┌──

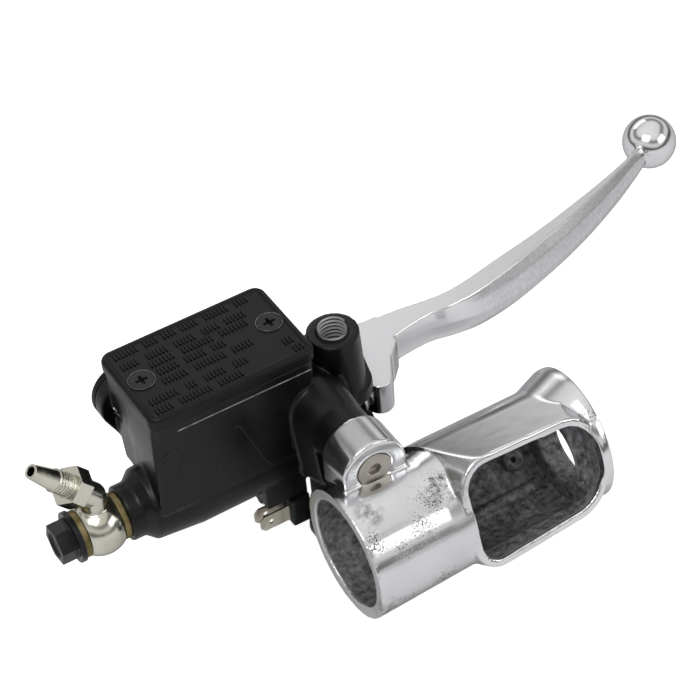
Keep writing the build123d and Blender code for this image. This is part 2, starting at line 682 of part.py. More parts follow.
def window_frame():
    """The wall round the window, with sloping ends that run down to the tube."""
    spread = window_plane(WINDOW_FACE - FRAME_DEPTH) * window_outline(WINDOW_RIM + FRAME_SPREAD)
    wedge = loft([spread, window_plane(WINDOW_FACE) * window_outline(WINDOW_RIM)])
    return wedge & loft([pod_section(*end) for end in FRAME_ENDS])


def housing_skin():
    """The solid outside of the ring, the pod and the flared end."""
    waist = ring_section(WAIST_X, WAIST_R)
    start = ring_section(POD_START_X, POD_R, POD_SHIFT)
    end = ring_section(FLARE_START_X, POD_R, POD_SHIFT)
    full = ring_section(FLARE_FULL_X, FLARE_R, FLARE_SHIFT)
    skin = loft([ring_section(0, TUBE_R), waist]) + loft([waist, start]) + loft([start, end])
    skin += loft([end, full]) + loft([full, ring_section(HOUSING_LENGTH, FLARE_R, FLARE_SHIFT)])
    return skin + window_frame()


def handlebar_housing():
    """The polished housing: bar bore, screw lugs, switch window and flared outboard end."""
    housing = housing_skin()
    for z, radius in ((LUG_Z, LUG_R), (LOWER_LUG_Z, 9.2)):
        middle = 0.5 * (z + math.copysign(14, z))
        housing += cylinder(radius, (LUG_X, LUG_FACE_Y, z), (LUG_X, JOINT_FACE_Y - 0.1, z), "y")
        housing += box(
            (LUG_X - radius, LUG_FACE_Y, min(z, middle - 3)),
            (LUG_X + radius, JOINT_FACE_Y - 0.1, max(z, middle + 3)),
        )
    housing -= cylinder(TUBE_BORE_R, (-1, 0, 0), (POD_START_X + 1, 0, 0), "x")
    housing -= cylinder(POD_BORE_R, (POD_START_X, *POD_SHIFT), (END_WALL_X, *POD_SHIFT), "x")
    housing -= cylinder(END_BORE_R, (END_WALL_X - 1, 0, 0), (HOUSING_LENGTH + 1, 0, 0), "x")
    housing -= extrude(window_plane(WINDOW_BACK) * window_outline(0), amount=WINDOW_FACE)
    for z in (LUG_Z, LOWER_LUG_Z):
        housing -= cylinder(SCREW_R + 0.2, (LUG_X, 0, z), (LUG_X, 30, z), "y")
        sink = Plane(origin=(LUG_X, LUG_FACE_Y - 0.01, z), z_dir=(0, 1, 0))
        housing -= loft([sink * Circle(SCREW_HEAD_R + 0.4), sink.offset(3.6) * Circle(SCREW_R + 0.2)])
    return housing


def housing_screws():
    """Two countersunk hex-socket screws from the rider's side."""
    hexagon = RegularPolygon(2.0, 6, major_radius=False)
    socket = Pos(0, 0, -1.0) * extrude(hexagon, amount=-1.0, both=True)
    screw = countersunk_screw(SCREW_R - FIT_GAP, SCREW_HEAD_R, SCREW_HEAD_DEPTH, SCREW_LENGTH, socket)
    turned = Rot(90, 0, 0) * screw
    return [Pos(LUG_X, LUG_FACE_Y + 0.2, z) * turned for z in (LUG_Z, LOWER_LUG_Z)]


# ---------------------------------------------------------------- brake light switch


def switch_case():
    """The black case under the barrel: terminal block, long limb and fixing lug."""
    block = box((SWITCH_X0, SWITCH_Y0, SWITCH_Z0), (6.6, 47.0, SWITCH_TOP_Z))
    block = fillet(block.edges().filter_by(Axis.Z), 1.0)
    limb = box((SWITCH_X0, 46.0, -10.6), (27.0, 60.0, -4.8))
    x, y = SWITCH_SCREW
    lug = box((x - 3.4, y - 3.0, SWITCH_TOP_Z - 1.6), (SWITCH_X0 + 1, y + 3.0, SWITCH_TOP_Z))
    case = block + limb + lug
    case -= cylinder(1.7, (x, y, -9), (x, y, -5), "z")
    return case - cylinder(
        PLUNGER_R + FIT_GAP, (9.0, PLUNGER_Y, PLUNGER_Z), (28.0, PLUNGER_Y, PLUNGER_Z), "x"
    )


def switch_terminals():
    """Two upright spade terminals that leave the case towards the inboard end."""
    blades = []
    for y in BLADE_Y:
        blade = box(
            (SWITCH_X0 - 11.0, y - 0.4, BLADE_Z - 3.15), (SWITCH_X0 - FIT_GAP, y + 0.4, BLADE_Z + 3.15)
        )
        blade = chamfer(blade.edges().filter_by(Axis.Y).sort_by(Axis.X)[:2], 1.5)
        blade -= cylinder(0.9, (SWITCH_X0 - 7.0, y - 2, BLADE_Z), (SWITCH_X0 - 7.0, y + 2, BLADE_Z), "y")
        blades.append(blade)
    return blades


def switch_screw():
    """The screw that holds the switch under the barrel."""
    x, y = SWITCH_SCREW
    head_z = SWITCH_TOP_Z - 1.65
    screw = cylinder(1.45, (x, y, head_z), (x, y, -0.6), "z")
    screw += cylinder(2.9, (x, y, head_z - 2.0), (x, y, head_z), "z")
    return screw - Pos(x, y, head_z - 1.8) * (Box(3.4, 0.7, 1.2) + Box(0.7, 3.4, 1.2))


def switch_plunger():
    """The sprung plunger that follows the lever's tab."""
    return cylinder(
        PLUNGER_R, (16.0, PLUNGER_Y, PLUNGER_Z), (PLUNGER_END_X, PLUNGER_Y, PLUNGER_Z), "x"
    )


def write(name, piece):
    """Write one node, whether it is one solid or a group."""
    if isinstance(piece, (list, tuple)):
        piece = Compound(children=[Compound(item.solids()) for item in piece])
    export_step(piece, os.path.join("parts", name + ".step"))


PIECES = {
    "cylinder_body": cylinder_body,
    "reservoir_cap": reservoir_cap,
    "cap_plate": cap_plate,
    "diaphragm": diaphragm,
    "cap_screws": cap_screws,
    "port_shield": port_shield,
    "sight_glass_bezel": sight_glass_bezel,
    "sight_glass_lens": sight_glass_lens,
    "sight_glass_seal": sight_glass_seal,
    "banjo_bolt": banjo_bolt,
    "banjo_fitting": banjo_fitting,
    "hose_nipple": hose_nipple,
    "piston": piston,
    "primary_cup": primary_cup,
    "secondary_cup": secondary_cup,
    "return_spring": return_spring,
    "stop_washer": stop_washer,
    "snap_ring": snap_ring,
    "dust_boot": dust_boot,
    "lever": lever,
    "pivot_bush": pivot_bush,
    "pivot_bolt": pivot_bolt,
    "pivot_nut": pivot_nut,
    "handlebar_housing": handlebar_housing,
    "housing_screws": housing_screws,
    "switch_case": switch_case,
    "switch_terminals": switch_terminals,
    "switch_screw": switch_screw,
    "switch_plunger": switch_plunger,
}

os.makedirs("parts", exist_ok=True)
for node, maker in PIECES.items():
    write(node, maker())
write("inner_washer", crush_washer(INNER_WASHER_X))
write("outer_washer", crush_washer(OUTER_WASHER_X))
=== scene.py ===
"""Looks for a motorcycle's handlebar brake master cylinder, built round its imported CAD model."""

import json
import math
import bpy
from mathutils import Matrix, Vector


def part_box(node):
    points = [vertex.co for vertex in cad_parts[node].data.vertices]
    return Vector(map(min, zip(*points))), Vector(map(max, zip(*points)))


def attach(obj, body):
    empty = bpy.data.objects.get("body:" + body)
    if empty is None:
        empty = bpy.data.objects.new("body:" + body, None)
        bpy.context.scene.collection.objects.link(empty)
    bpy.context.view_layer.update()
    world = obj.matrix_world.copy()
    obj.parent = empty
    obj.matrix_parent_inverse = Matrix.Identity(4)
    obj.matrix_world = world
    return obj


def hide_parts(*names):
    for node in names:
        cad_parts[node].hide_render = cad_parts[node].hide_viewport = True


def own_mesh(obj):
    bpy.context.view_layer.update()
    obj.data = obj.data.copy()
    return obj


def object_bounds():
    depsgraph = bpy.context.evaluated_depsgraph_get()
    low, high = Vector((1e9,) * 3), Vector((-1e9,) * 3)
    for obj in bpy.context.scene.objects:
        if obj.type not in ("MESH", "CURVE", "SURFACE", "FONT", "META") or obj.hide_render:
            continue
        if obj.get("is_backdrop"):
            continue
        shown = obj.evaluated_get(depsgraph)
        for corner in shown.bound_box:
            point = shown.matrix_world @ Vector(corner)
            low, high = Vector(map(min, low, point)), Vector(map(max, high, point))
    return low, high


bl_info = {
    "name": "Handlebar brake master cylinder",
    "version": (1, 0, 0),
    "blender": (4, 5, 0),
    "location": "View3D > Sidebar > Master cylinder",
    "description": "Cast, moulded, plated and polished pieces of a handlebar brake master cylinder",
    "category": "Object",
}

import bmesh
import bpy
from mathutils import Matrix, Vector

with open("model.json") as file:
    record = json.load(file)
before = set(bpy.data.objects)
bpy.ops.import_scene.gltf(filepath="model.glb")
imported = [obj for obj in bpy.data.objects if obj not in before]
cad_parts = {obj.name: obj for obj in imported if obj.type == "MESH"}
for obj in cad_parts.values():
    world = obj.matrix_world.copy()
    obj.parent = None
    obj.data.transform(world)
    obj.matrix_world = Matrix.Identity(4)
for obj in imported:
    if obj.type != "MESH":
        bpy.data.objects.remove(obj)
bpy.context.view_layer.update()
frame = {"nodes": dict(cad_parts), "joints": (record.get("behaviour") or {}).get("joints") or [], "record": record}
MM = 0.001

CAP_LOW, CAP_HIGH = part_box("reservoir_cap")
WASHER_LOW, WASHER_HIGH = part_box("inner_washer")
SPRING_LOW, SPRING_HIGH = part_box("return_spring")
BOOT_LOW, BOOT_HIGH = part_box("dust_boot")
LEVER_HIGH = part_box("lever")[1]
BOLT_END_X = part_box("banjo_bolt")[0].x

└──
┌──

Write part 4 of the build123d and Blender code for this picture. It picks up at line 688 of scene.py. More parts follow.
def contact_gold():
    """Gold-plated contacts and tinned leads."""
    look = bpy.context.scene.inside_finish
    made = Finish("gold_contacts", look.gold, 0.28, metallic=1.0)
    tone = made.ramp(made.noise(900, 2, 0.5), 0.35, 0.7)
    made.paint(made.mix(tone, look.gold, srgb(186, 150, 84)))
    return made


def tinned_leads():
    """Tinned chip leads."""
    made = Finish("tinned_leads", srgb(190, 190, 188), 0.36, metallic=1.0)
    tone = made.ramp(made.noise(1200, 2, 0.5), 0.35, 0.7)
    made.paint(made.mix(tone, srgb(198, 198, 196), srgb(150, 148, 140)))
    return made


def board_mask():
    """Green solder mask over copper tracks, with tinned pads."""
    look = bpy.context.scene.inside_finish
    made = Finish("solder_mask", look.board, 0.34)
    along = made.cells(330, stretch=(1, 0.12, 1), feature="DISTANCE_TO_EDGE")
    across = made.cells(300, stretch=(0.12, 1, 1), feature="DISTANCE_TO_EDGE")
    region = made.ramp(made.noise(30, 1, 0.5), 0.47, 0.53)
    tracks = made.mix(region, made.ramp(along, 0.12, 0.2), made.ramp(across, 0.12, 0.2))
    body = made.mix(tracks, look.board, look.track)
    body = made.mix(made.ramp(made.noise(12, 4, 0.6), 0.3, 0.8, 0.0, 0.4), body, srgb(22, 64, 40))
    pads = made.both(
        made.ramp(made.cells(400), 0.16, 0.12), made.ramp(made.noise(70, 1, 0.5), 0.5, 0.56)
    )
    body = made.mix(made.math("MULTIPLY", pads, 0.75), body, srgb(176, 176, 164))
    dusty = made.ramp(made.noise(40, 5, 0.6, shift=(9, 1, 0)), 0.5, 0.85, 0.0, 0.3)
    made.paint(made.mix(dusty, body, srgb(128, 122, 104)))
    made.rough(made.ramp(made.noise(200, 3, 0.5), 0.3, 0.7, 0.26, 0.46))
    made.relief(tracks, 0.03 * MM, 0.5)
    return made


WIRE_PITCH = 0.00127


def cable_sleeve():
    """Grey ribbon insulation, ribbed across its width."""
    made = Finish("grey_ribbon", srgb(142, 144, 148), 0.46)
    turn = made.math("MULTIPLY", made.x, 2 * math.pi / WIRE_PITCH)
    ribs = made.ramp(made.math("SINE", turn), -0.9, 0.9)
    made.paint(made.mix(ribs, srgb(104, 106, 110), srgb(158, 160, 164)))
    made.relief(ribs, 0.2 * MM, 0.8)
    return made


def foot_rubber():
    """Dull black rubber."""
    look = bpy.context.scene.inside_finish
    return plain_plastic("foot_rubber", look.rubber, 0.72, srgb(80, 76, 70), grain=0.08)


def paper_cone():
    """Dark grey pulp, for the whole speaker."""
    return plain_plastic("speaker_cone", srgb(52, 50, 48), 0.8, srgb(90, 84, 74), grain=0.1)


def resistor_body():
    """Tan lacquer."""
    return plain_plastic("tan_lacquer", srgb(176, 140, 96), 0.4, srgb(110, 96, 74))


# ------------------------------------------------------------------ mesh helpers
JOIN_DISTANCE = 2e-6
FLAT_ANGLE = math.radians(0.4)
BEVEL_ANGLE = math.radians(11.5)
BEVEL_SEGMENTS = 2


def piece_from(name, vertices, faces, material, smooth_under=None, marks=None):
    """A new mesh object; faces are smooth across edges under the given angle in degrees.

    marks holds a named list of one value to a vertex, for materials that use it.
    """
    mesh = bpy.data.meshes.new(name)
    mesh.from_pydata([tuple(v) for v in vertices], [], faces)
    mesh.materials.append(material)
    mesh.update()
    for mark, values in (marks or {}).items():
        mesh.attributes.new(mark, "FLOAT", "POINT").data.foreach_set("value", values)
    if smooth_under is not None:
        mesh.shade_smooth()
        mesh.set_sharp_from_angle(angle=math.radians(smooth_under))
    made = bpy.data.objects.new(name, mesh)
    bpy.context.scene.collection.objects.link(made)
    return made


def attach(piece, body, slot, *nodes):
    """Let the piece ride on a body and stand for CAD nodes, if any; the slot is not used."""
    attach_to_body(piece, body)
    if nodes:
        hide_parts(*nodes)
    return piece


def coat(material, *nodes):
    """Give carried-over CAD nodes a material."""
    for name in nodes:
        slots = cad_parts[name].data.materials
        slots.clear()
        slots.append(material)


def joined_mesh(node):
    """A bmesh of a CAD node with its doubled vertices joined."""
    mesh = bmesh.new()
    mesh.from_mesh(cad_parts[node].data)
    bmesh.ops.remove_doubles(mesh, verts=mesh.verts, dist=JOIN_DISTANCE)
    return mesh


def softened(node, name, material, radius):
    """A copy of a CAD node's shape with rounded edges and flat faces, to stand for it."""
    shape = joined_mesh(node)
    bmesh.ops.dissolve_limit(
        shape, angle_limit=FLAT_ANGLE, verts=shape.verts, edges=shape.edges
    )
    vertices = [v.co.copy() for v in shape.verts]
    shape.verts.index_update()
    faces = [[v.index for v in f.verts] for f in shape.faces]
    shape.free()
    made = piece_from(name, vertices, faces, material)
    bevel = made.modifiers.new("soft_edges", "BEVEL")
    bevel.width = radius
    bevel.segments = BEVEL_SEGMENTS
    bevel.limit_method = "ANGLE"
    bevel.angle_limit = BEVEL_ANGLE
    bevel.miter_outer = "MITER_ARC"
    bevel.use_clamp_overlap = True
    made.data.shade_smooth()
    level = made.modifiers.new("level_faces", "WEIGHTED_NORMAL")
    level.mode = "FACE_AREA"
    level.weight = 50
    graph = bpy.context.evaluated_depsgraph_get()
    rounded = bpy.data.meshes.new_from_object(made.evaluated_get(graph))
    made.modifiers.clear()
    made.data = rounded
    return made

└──

What is expected →
From the entries above, extract only the lines running from the one containing "Keep writing the" through the one containing "return wedge &", inclusive.

The answer →
Keep writing the build123d and Blender code for this image. This is part 2, starting at line 682 of part.py. More parts follow.
def window_frame():
    """The wall round the window, with sloping ends that run down to the tube."""
    spread = window_plane(WINDOW_FACE - FRAME_DEPTH) * window_outline(WINDOW_RIM + FRAME_SPREAD)
    wedge = loft([spread, window_plane(WINDOW_FACE) * window_outline(WINDOW_RIM)])
    return wedge & loft([pod_section(*end) for end in FRAME_ENDS])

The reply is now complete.